Издание Эриха Шмидта содержит гетевский перевод «Манфреда», остававшийся неизвестным при жизни Гете. Надо сказать, что литературное родство «Манфреда» чрезвычайно велико, если взять внешнюю сторону драматической поэмы Байрона. Герои древних и средневековых легенд о магах, об искателях победы над природой, Фаусты всех национальностей: Фаусты испанские, германские, польские, появившиеся в виде пана Твардовского, русские, вроде Саввы Грудцына, клингеровский «Фауст», впервые напечатанный в Петербурге, Фауст Лессинга, — все это родственники одного и того же героя с прометеевским духом, отважного испытателя средств, отдающих вселенную ему во власть.

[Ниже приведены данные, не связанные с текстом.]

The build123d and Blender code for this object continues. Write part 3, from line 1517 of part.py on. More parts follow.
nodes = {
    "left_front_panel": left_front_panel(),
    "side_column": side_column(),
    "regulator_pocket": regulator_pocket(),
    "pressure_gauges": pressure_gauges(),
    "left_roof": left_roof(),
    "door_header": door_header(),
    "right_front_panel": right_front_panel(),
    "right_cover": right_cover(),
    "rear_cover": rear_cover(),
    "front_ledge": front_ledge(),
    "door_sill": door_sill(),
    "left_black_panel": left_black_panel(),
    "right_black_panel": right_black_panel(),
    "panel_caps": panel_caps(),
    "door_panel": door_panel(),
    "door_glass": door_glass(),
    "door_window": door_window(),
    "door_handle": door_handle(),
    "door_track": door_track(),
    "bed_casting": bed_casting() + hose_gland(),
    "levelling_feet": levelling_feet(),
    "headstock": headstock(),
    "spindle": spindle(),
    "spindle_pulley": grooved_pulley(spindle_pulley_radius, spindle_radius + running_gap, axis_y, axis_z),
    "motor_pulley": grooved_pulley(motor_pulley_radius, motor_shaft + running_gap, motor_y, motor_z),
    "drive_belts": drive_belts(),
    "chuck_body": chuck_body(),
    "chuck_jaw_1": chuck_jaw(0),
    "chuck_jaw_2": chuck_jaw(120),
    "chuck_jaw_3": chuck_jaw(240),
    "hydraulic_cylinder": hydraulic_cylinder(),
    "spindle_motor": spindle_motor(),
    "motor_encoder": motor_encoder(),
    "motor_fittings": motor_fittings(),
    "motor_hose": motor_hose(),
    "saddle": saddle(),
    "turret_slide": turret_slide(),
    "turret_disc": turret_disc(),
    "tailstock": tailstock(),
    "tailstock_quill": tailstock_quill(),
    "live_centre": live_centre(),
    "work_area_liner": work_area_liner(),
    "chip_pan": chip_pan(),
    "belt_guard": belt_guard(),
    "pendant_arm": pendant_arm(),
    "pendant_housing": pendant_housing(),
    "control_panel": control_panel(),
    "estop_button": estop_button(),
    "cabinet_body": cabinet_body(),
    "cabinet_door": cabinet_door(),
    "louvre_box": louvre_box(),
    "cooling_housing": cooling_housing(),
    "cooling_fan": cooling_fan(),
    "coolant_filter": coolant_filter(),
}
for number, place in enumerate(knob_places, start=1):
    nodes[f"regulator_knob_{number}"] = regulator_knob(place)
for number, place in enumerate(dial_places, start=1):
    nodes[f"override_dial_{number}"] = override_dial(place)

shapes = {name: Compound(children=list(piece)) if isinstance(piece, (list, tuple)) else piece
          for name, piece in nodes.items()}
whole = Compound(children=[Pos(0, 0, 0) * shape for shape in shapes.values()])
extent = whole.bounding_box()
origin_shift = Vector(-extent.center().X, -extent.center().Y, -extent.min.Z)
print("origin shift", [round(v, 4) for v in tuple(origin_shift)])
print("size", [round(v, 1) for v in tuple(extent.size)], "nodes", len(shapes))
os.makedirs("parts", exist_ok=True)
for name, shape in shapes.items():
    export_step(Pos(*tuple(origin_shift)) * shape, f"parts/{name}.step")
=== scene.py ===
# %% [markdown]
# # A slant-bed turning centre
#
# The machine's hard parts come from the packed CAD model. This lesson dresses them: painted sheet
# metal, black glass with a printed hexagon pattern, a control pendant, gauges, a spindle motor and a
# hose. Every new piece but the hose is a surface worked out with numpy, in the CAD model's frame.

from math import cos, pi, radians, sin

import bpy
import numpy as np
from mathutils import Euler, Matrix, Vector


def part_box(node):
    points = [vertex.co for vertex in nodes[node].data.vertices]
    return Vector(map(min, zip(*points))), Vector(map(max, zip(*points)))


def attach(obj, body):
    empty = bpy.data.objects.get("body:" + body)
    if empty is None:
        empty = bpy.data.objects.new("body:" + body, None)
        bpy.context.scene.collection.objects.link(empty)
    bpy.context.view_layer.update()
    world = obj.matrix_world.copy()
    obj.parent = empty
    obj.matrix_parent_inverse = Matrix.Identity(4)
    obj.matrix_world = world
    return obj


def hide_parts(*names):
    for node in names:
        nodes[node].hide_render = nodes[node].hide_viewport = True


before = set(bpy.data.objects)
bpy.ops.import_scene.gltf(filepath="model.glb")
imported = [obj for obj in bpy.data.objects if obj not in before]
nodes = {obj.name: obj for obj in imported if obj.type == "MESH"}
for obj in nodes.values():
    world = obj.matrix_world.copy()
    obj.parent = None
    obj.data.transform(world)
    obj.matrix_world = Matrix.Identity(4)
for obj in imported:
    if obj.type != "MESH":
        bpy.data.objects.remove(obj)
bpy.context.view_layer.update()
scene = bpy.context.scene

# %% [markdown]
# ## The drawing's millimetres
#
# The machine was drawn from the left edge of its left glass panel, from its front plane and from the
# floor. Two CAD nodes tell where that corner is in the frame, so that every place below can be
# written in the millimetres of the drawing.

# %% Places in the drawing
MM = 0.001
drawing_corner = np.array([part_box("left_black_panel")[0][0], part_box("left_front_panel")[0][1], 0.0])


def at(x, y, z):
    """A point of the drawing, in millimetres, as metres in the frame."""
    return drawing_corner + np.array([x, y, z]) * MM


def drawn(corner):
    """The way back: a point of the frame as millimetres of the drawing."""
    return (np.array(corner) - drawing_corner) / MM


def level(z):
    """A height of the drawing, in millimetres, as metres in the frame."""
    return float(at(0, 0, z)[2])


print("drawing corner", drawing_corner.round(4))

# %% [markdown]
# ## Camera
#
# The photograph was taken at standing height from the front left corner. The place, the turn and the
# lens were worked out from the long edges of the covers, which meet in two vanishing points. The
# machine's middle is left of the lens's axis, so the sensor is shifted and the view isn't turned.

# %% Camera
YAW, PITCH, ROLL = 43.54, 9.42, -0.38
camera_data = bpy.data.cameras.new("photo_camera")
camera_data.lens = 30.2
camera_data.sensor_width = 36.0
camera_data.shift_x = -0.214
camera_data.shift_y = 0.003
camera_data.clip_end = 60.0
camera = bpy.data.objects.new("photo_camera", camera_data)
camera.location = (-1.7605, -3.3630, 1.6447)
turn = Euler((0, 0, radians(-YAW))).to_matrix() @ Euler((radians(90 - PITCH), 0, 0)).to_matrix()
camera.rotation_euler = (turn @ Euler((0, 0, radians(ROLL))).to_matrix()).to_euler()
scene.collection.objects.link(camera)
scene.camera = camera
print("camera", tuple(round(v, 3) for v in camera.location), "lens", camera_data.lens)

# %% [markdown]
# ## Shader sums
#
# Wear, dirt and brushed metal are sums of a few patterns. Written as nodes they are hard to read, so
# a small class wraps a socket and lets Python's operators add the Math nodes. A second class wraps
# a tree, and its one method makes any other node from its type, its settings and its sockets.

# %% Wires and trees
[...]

Байрон сам указывал на чрезвычайную легкость для любого пошловатого критика найти аналогии и родство, а потом поднять дело о плагиате. Два протеста, написанные по поводу первых двух рецензий на «Манфреда», содержат следующие фразы Байрона:
«Одни говорят, что я заимствовал „Манфреда“ из „Фауста“ Марло, другие обвиняют меня в том, что я украл „Фауста“ у Гете, но чорт бы побрал всех Фаустов английских и немецких. Я ничего ни у кого не воровал. „Фауста“ Марло я не читал вовсе, а гетевского „Фауста“ не имел возможности читать, потому что не знаю немецкого языка. Льюз, один из моих друзей, читал мне впоследствии отрывки из „Фауста“ на берегах Женевского озера вслух. Я был поражен: этим великим творением.

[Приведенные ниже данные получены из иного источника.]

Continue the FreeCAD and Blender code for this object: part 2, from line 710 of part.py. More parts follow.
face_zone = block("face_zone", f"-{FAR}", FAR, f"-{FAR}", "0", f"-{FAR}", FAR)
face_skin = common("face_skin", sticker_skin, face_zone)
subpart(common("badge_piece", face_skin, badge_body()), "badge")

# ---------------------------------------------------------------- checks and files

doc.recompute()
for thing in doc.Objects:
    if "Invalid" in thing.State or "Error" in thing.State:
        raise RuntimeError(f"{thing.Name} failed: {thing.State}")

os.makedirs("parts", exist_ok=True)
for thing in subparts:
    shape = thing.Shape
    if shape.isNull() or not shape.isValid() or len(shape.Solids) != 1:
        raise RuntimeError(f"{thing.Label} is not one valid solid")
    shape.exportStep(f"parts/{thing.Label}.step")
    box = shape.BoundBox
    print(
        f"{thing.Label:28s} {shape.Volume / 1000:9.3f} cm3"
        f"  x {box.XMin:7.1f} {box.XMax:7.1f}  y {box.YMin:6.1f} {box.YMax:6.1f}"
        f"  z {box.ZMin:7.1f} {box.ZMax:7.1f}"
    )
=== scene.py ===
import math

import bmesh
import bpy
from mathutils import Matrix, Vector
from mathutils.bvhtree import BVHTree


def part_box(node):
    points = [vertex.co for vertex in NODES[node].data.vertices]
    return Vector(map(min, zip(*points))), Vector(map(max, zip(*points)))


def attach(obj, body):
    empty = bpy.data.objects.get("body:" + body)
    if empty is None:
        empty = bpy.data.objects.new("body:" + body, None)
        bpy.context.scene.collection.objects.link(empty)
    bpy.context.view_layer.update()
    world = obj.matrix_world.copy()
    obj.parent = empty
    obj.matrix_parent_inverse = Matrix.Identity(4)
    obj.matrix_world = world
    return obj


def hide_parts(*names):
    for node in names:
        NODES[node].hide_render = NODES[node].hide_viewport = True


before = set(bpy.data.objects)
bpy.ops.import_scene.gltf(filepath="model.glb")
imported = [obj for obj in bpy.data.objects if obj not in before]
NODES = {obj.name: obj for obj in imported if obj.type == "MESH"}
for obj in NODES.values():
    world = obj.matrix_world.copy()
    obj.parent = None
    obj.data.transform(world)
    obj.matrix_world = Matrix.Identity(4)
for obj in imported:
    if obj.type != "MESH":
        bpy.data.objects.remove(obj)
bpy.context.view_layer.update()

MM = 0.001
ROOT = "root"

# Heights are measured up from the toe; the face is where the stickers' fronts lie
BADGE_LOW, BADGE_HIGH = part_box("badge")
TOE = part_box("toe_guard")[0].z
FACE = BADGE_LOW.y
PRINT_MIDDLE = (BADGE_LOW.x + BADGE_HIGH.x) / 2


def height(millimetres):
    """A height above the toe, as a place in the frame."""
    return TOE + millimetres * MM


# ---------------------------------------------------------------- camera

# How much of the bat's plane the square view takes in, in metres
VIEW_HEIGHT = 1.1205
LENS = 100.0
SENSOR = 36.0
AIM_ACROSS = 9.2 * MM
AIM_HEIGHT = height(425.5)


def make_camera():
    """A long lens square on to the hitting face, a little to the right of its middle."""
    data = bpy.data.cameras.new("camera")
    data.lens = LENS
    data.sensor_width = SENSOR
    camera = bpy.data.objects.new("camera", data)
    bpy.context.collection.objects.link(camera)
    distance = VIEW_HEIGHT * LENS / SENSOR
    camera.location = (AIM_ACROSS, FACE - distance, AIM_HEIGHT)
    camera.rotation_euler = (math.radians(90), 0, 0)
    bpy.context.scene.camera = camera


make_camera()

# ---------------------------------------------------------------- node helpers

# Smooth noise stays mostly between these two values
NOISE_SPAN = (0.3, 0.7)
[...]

Повторяю, что первая часть „Фауста“ Гете не дает никаких аналогий с „Манфредом“».
Манфред — это олицетворение очень широкой концепции, это не человек, а символическое изображение того страшного крушения всех надежд, которое было пережито выходцами из XVIII столетия, начертавшими на воротах нового века лозунги «свободы, равенства и братства». Когда деятели Конвента с железной волей и гордой поступью ломали перегородки сословий, дерзко уничтожали древние меры пространства и времени, заставляли луну и солнце говорить языком нового календаря, пересаживая в альманахи названия явлений природы, цветение деревьев, созревание плодов, дожди и ливни, снег и бурю, — казалось, что наступила новая юность мира. И вдруг на протяжении немногих лет это поколение гигантов сменилось сумраком контор и прилавков, а дым бивуачных костров революционных войн сменился дымом фабричных труб. Гордый человек XVIII столетия не узнавал себя среди развалин своих идеалов, его вражда обратилась на самого себя, все его чувства вступили в противоречие, поиски господства сменились-новым рабством и, что хуже всего, надежды сменились отчаянием и безнадежностью; самое трудное было — это убежать от страшного собственного сознания. Манфред, случайно уцелевший в уединении огромного замка мира, зовет к себе на помощь олицетворение шести таинственных сил природы. Но их появление не дает ему того, что он просит, ибо разрешением своей внутренней драмы он считает забвение. И наконец, подавленный противоречиями, Манфред стремится навстречу смерти. Случайно встреченный альпийский стрелок удерживает Манфреда в ту минуту, когда он намеревается перейти границу пропасти и так уйти из жизни. Стремление вызвать былые видения также не дает Манфреду облегчения. И только видение старца, сообщившего ему о предстоящей смерти, облегчает сознание Манфреда. Перед смертью носители исторической религии проходят перед Манфредом, но ни «естественная» религия философа, ни официальная культовая речь священника не вызывают в Манфреде ничего, кроме вражды. И когда появляется дух земли, чтобы погасить огонь сознания Манфреда, он обращается к этому духу с последними словами перед смертью: «Не хочу продлить жизнь ни на мгновенье, я приобрел власть не договором с тобой, а отважным исканием испытующей научной мысли бессонными ночами и духовной силой».